[TO BE DONE]:
Repeat exactly and only the lines from the line containing "return Pos(0, 0, bottom)" through the line containing "for node in", both included.

-- start of GIVEN DATA --

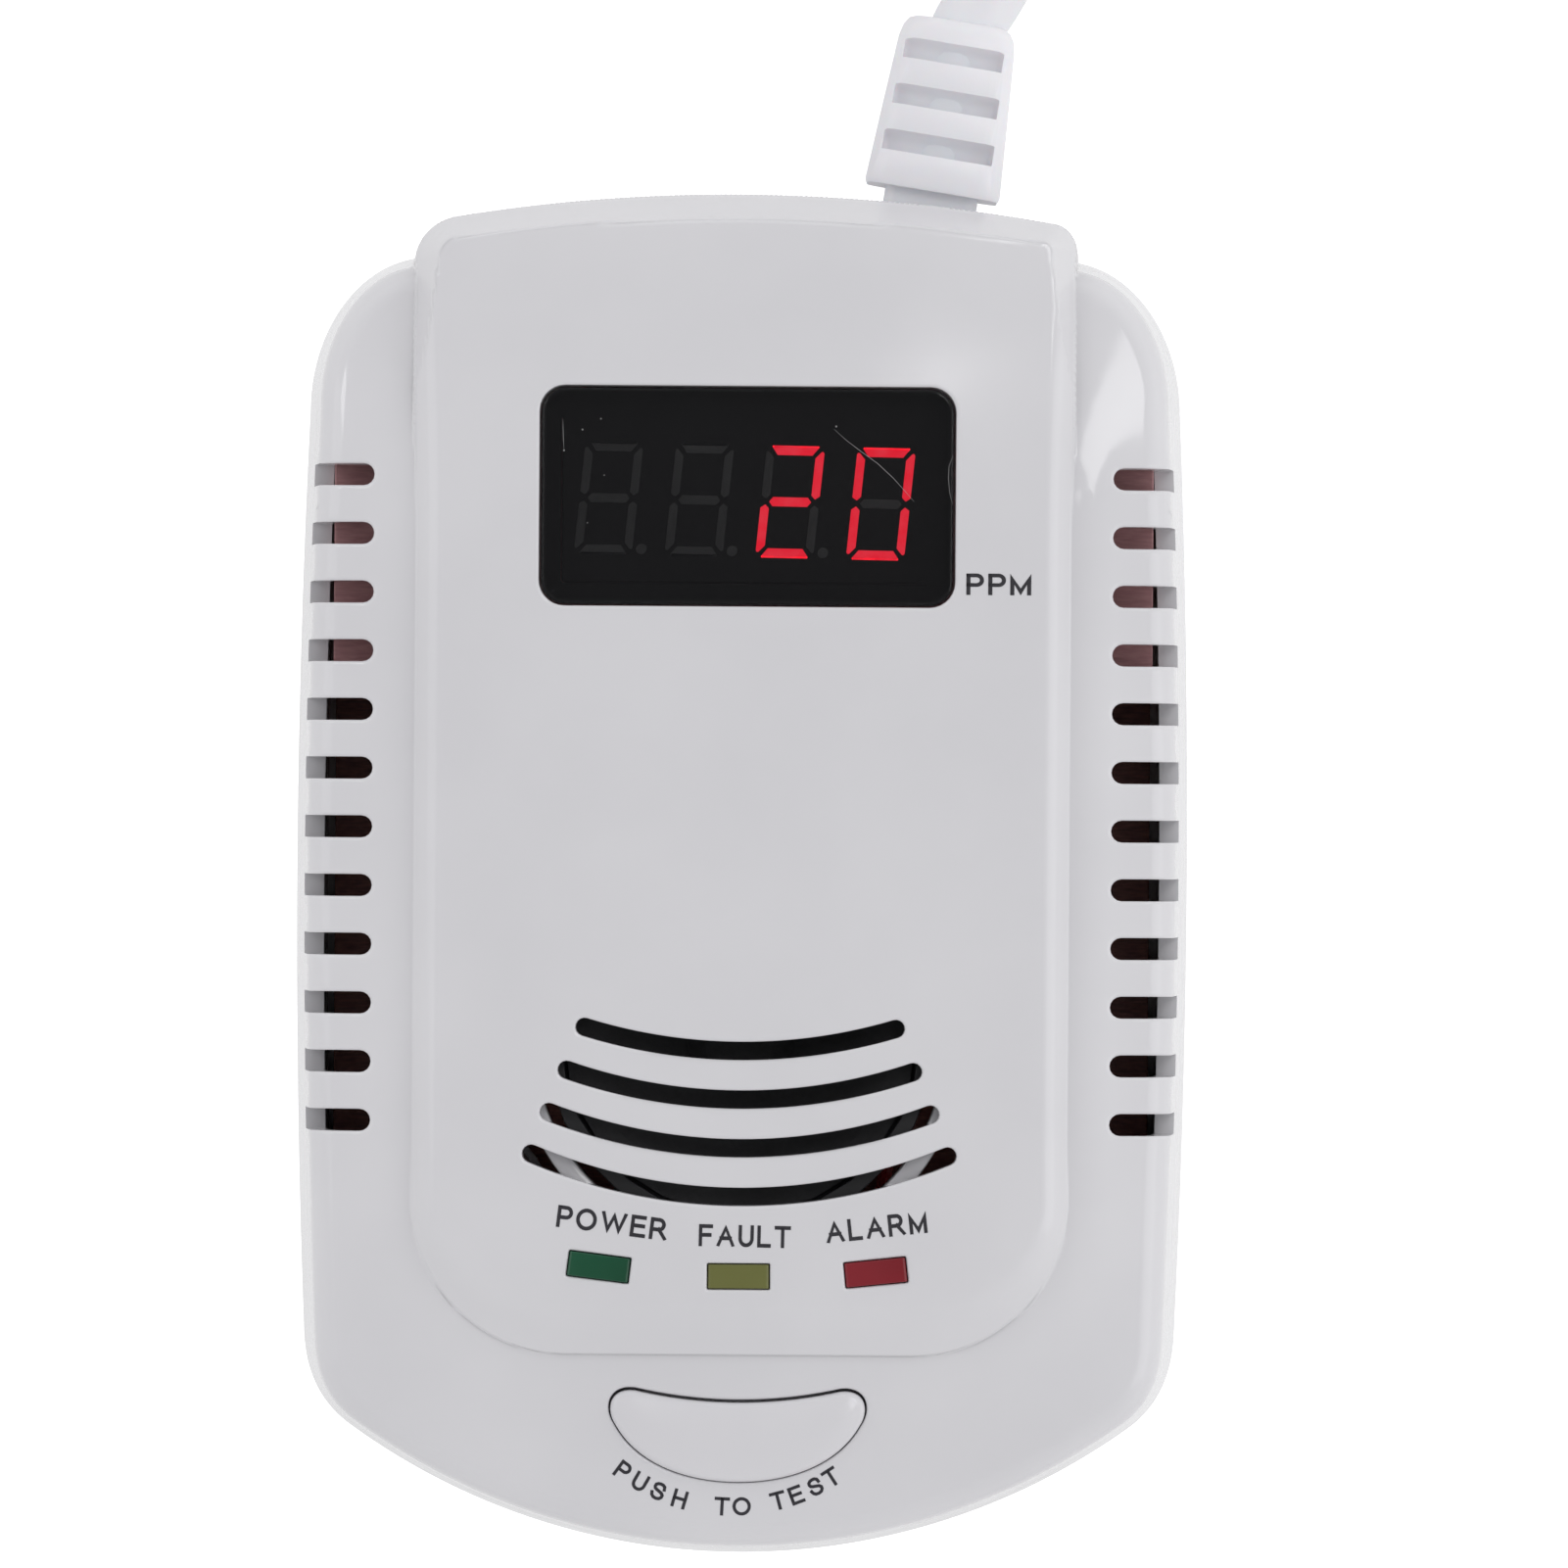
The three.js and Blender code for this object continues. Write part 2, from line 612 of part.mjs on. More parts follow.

-- end of GIVEN DATA --
-- start of GIVEN DATA --

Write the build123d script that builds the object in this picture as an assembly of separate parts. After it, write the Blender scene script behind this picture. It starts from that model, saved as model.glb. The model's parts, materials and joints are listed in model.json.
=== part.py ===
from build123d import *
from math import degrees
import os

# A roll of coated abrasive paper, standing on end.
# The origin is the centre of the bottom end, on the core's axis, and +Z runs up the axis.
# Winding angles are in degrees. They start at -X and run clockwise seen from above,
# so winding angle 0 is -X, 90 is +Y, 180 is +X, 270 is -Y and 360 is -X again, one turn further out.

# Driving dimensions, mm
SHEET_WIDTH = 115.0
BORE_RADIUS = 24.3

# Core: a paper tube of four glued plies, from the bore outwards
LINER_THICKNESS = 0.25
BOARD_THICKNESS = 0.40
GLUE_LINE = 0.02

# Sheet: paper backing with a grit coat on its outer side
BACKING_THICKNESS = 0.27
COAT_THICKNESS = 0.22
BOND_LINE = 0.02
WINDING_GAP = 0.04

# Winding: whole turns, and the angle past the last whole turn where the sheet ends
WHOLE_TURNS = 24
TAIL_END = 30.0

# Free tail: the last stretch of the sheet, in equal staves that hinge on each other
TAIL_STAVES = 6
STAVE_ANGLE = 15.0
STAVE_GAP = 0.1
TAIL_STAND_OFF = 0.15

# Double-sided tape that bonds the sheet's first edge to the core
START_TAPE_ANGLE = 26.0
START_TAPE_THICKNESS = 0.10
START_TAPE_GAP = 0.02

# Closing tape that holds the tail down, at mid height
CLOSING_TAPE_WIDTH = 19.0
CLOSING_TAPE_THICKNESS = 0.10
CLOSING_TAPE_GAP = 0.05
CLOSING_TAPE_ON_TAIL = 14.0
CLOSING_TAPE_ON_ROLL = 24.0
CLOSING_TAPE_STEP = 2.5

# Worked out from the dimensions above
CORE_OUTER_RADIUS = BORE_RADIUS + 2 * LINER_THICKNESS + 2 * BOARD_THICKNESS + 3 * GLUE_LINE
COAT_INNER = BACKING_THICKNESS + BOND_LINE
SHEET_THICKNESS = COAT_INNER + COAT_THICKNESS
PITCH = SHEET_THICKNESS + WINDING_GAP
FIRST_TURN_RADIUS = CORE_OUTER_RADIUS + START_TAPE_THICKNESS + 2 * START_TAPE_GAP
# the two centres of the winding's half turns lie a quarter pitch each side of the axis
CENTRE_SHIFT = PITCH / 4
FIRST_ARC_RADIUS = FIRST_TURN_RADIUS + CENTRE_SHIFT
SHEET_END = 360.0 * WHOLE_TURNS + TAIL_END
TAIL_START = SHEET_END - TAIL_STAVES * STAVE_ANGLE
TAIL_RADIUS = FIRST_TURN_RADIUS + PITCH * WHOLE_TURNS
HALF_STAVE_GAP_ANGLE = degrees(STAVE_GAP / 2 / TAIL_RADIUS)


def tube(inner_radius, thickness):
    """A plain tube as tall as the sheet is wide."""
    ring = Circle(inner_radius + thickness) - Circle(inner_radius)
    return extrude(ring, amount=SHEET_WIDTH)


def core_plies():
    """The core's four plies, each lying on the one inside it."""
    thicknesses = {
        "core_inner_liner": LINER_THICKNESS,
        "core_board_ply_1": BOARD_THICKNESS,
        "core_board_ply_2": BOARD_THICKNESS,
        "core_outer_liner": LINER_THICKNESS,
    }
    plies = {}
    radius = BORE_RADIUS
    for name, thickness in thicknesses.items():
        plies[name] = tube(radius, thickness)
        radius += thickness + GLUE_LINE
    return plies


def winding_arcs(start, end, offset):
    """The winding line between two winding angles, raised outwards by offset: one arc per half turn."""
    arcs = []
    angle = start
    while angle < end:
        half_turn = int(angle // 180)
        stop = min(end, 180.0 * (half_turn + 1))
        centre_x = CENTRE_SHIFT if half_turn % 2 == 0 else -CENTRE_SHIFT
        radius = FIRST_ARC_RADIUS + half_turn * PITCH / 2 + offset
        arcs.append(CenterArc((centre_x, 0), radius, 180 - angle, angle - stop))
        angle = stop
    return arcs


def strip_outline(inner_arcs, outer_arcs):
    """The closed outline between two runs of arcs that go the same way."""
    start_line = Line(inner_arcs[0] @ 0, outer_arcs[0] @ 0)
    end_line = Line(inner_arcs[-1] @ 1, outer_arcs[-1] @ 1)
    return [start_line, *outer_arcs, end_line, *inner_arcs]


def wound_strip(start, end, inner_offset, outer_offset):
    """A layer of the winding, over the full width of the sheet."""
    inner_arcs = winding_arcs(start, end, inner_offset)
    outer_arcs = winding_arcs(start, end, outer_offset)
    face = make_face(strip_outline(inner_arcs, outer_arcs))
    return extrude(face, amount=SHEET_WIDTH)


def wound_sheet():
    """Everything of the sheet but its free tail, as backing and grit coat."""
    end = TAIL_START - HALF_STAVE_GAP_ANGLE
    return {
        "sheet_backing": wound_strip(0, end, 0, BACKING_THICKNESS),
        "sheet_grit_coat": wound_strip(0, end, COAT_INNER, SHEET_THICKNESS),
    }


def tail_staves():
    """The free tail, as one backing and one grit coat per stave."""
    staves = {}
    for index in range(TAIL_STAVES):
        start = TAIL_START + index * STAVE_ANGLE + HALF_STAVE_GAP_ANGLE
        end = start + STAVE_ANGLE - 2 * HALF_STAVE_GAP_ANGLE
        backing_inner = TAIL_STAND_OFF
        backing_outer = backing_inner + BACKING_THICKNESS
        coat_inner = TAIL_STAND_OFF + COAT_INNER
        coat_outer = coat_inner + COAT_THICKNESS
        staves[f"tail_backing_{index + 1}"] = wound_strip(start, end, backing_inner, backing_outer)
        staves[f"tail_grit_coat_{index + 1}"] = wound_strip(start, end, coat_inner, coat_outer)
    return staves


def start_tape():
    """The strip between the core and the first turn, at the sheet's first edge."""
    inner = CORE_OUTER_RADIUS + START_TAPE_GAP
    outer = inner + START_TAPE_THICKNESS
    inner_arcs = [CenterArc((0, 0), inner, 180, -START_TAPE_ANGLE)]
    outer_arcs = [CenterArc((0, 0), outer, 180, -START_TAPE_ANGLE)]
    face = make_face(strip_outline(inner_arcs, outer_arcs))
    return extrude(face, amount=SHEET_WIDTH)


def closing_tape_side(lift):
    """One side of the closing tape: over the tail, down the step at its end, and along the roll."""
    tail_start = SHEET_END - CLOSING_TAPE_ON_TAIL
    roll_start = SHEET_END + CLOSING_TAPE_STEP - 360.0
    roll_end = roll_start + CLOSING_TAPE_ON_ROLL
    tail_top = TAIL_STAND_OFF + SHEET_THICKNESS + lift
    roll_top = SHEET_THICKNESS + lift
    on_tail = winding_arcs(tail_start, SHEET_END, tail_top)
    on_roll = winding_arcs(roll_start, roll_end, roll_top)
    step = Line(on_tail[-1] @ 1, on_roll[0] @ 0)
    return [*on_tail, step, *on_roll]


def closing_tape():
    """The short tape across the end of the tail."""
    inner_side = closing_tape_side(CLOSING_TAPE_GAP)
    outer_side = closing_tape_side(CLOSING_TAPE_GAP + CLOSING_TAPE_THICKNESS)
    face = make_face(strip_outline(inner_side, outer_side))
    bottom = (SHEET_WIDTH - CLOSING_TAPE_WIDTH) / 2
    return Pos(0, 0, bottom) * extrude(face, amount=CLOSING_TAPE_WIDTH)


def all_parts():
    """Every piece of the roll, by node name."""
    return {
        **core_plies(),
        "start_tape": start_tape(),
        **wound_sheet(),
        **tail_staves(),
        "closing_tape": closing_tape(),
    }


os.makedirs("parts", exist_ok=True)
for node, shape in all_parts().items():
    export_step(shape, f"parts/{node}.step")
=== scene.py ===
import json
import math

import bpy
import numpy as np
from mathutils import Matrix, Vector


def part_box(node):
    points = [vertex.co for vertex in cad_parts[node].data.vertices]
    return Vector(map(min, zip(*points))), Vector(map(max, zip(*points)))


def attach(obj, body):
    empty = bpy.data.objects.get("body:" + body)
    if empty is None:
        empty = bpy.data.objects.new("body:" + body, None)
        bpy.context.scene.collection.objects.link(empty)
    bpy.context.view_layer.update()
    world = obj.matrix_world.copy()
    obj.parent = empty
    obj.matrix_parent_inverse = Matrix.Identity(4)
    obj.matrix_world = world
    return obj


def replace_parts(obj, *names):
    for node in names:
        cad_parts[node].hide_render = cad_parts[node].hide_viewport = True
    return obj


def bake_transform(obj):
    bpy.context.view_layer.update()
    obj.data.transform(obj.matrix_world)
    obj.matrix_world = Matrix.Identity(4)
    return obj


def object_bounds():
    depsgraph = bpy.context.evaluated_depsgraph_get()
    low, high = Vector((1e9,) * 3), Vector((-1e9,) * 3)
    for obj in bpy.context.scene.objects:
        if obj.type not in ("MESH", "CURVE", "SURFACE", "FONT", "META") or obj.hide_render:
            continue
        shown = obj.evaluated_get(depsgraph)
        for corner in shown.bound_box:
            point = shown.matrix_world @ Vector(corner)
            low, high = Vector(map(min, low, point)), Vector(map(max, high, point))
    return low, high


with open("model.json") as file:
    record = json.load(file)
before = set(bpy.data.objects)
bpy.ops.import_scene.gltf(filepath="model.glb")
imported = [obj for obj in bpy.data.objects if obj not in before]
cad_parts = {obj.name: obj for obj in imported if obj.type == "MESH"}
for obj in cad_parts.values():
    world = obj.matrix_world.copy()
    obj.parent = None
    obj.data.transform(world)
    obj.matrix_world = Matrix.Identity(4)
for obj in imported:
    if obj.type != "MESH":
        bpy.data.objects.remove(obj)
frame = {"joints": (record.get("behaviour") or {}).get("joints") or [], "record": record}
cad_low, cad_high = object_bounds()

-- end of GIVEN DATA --

[FINISHED EXERCISE]:
    return Pos(0, 0, bottom) * extrude(face, amount=CLOSING_TAPE_WIDTH)


def all_parts():
    """Every piece of the roll, by node name."""
    return {
        **core_plies(),
        "start_tape": start_tape(),
        **wound_sheet(),
        **tail_staves(),
        "closing_tape": closing_tape(),
    }


os.makedirs("parts", exist_ok=True)
for node, shape in all_parts().items():
    export_step(shape, f"parts/{node}.step")
=== scene.py ===
import json
import math

import bpy
import numpy as np
from mathutils import Matrix, Vector


def part_box(node):
    points = [vertex.co for vertex in cad_parts[node].data.vertices]
    return Vector(map(min, zip(*points))), Vector(map(max, zip(*points)))


def attach(obj, body):
    empty = bpy.data.objects.get("body:" + body)
    if empty is None:
        empty = bpy.data.objects.new("body:" + body, None)
        bpy.context.scene.collection.objects.link(empty)
    bpy.context.view_layer.update()
    world = obj.matrix_world.copy()
    obj.parent = empty
    obj.matrix_parent_inverse = Matrix.Identity(4)
    obj.matrix_world = world
    return obj


def replace_parts(obj, *names):
    for node in names:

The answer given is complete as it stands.